Trust, technology and shared responsibility
The misuse of AI in this case adds another layer of urgency. Automated emotional manipulation, deepfake-enabled blackmail and scalable deception tools are not confined to one nationality or one country. Without shared monitoring, early-warning mechanisms and regulatory cooperation, Southeast Asia risks becoming a laboratory for the next generation of cyber-enabled crime.
Equally important is multilateral inclusion. With South Korean victims targeted, this was already a trilateral crime. Cybercrime does not require local victims to cause local damage; diplomatic strain and systemic vulnerability are damage enough. Evidence-sharing and victim-reporting frameworks must reflect that reality.

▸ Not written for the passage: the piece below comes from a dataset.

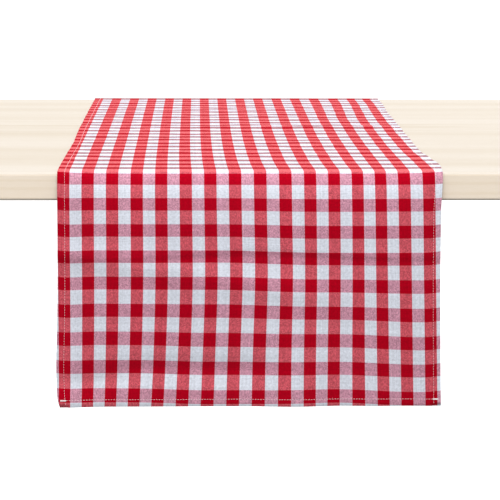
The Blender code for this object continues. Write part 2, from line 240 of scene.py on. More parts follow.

Beyond arrests: a regional test case
The arrest of 27 foreign nationals is a tangible success, but it is also a warning. Love scams flourish in distance—between countries, between legal systems and between responsibility and accountability. If China and Indonesia treat this case as an endpoint, the networks will simply migrate, rebrand and reappear elsewhere in Southeast Asia.
If, however, they treat it as a precedent—building permanent joint task forces, ensuring real prosecution and confronting the cross-border misuse of technology—it could become a model for regional action.
At its core, this is a trust issue. Not just between two governments, but between states and the regional order they claim to uphold. Cybercrime has already gone global. The question now is whether responsibility will follow.